1 de febrero de 2016

Lugares para llorar.

Levante la mano la que nunca se ha sentido patética llorando, como formando parte del decorado de una escena digna de Bridget Jones.

Las locaciones y las tomas pueden variar de acuerdo a la intensidad de la emoción o de las personas con las que vivas.

Si compartís tu cama, correr al baño es inevitable.
Sentarte acurrucada en una esquina, o en posición fetal soportando la cerámica helada, (que de la única manera en la que recordamos su existencia es al levantarnos y ver las uniones de las baldosas marcadas en las piernas), o más triste aún, en la bañera llena: una escena casi suicida que está clamando por un Romeo que la salve antes de cortarse las venas.
Ya nadie toma veneno, qué poco poética se tornó la sociedad.

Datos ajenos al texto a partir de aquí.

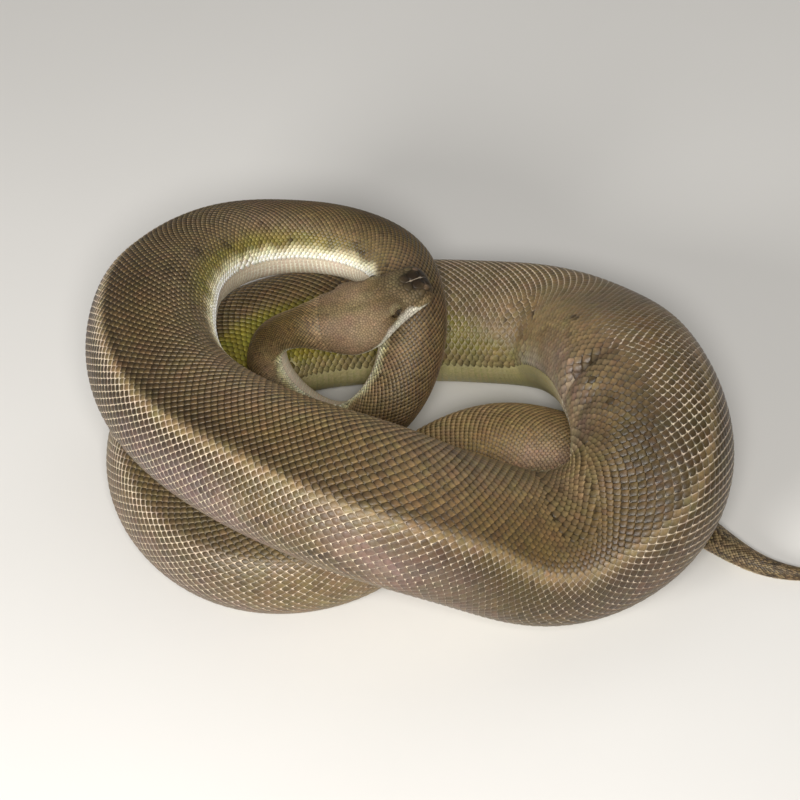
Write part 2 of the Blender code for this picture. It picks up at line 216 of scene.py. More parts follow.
def through(stations, where, column=1):
    """A smooth curve through a table of stations that never overshoots them."""
    table = np.asarray(stations, float)
    x, y = table[:, 0], table[:, column]
    slope = np.diff(y) / np.diff(x)
    same_way = slope[:-1] * slope[1:] > 0
    total = np.where(same_way, slope[:-1] + slope[1:], 1.0)
    inner = np.where(same_way, 2 * slope[:-1] * slope[1:] / total, 0.0)
    tangent = np.concatenate([[slope[0]], inner, [slope[-1]]])
    where = np.clip(where, x[0], x[-1])
    i = np.clip(np.searchsorted(x, where, side="right") - 1, 0, len(x) - 2)
    span = x[i + 1] - x[i]
    t = (where - x[i]) / span
    rise = (1 + 2 * t) * (1 - t) ** 2 * y[i] + t * t * (3 - 2 * t) * y[i + 1]
    return rise + span * (t * (1 - t) ** 2 * tangent[i] - t * t * (1 - t) * tangent[i + 1])


def smoothstep(low, high, value):
    t = np.clip((value - low) / (high - low), 0, 1)
    return t * t * (3 - 2 * t)


def between(s, comes, full, fades, gone):
    """Share that comes in between two distances from the snout and goes out between two more."""
    return smoothstep(comes, full, s) * (1 - smoothstep(fades, gone, s))


def half_width(s):
    return through(GIRTH, s)


def half_height(s):
    a = half_width(s)
    return a * (1 - FLATTEN * (a / 60) ** 1.6)


# --- The axis of the body ---------------------------------------------------------------------
class Axis:
    """The body's axis every millimetre: its points, and its tail-ward, side, up and bend vectors."""

    def __init__(self):
        underside = natural_cubic([row[1:] for row in ROUTE], 1.0)
        steps = np.linalg.norm(np.diff(underside, axis=0), axis=1)
        self.s = np.concatenate([[0.0], np.cumsum(steps)])
        underside = self.relaxed(underside)
        height = (1 - SETTLE) * half_height(self.s) + underside[:, 2]
        self.point = np.column_stack([underside[:, :2], height])
        along = np.gradient(self.point, self.s, axis=0)
        self.along = along / np.linalg.norm(along, axis=1)[:, None]
        side = np.cross(self.along, [0.0, 0.0, 1.0])
        self.side = side / np.linalg.norm(side, axis=1)[:, None]
        self.up = np.cross(self.side, self.along)
        self.bend = self.smoothed(np.gradient(self.along, self.s, axis=0), BEND_SMOOTHING)
        self.spine = self.turned_spine()
        self.left = np.cross(self.along, self.spine)

    def relaxed(self, underside):
        """The route with its bends and its landings spread out, and more so where the body is thick."""
        underside = np.column_stack([underside[:, :2], np.maximum(underside[:, 2], 0)])
        share = 0.25 * (half_width(self.s)[1:-1, None] / THICKEST) ** 2
        for _ in range(RELAXATION):
            underside[1:-1] += share * (underside[2:] - 2 * underside[1:-1] + underside[:-2])
        return underside

    def leaning(self, roll, rows):
        """The direction of the spine at a lean from straight up, for the given samples."""
        roll = np.radians(roll)[..., None]
        return np.cos(roll) * self.up[rows] + np.sin(roll) * self.side[rows]

    def turned_spine(self):
        """The spine's direction: carried without twist along the neck, and leaning by ROLL in the coils."""
        carried = [self.leaning(np.array(HEAD_ROLL), 0)]
        for along in self.along[1:]:
            last = carried[-1] - (carried[-1] @ along) * along
            carried.append(last / np.linalg.norm(last))
        carried = np.array(carried)
        across = np.cross(self.along, carried)
        start, end = NECK_TWIST
        wanted = self.leaning(through(ROLL, self.s), slice(None))
        angle = np.arctan2((wanted * across).sum(1), (wanted * carried).sum(1))
        first = int(np.searchsorted(self.s, end))
        angle[first:] = np.unwrap(angle[first:])
        angle[:first] = angle[first] * smoothstep(start, end, self.s[:first])
        return np.cos(angle)[:, None] * carried + np.sin(angle)[:, None] * across

    @staticmethod
    def smoothed(rows, times):
        for _ in range(times):
            padded = np.concatenate([rows[:1], rows, rows[-1:]])
            rows = (padded[:-2] + 2 * rows + padded[2:]) / 4
        return rows

    def at(self, s, *tables):
        """Points or directions of the axis at distances from the snout."""
        return [np.stack([np.interp(s, self.s, column) for column in rows.T], -1) for rows in tables]


AXIS = Axis()


# --- The skin as a surface ---------------------------------------------------------------------
def unit(rows):
    return rows / np.maximum(np.linalg.norm(rows, axis=-1, keepdims=True), 1e-9)


def bump(value, width):
    return np.exp(-(value / width) ** 2)


def ridge_and_hollows(s, phi):
    """Share of the radius by which the ridge stands out and the hollows beside it sink."""
    place, width = math.radians(HOLLOW_PLACE), math.radians(HOLLOW_ANGLE)
    hollows = HOLLOW[0] * bump(phi + place, width) + HOLLOW[1] * bump(phi - place, width)
    return RIDGE * bump(phi, math.radians(RIDGE_ANGLE)) - between(s, *HOLLOW_SPAN) * hollows


def body_offset(s, phi, left, spine, side, up):
    """Offsets of the body's section, with its ridge along the spine."""
    outward = np.cos(phi)[None, :, None] * spine[:, None] + np.sin(phi)[None, :, None] * left[:, None]
    reach = 1 + ridge_and_hollows(s[:, None], phi[None, :])
    wide = (outward * side[:, None]).sum(-1) * reach * half_width(s)[:, None]
    high = (outward * up[:, None]).sum(-1) * reach * half_height(s)[:, None]
    return wide[..., None] * side[:, None] + high[..., None] * up[:, None]


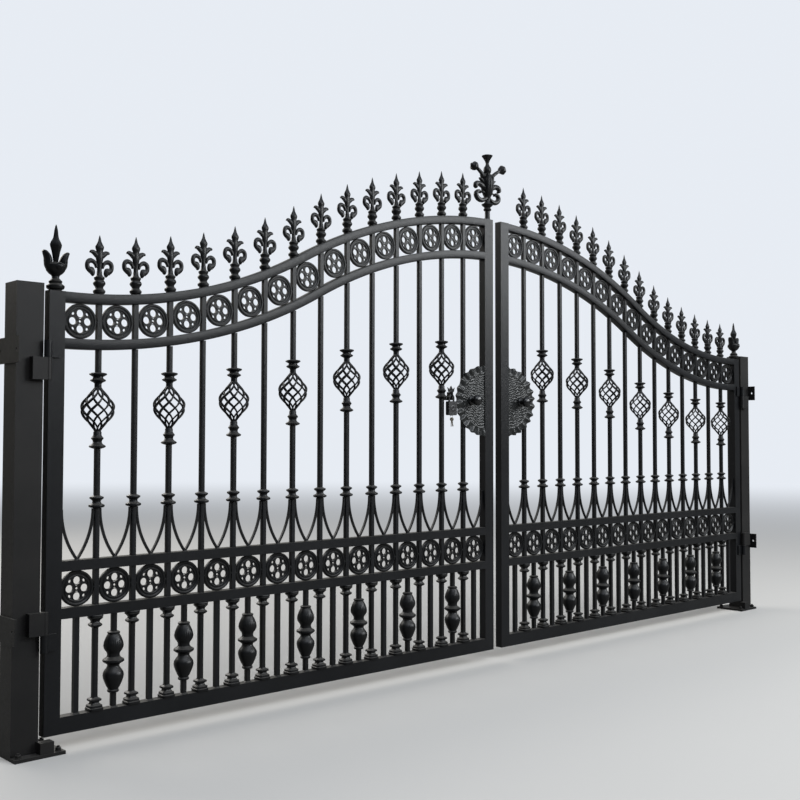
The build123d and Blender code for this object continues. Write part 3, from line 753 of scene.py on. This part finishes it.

Si vivís con tus viejos, tu cuarto, obviamente.
Esas cuatro paredes se convierten en una cueva llena de lágrimas, sábanas mojadas, mocos e incomprensión hacia la vida misma, parecen ser tu fuerte donde podés soltar lo vulnerable y floja que sos, porque nadie te está viendo.
Te enroscás y te enroscás un poco más en las sábanas (si tenés el corazón roto, probablemente huelas las sábanas buscando su olor, o peor, la inmundicia del charco de baba que haya dejado la última vez que durmió ahí), como si fueras un perro que extraña a su dueño.
Qué toma de mierda la de la cámara cuando, desde arriba, muestra que sos un bollito apenas válido de materia dentro de un universo tan abundante.

Si vivís sola o estás mayormente sola en tu casa, obvio que podés llorar en cualquier lado.
Podés cortar la cebolla y cagarla a puteadas como si fuera la culpable de tu desidia, porque primero está ese llanto deshonroso y lamentable, y luego -un par de respiraciones profundas después- el mea culpa que nos hace sentir como el orto, para pasar a la etapa siguiente que es la de pensar con la mente en fría y suponer que lo que sea que haya pasado, es para mejor.

También podés llegar del trabajo, subir las escaleras con los ojos a punto de explotar, para sentarte de espaldas contra la puerta una vez que ingresaste, y empezar a llorar a los gritos, como si lo peor del mundo te acabara de pasar. Y expulsás chorros de agua como hacía tiempo no hacías, porque quizás venías guardando tantas situaciones de mierda que, al fin y al cabo, te estás permitiendo estallar.

Hasta sos capaz de soportar las mordidas del gato que juega con las llaves o rasguñándote los dedos, como diciendo: "-Dale, pelotuda, todo bien con desahogarte pero vení a jugar un rato que para eso está la vida. Dejá de pensar tanto, ya está."

Y ahí, como en una epifanía, te das cuenta que no te duelen las cosas que vivís, sino cómo las interpretás. Y no te duele lo que otros "te hacen (o no te hacen)", lo que duele es el amor propio. Y ese es el peor dolor de todos.

Entonces te levantás a jugar un rato hasta que el animal te lastima tanto que te pone odiosa.
Seguro sangrás un poco y te lavás hasta que parece estar bien. Y de todos modos no te importa.

Porque esa herida no duele ni un cuarto de la que tenés adentro y que no sana con ninguna curita.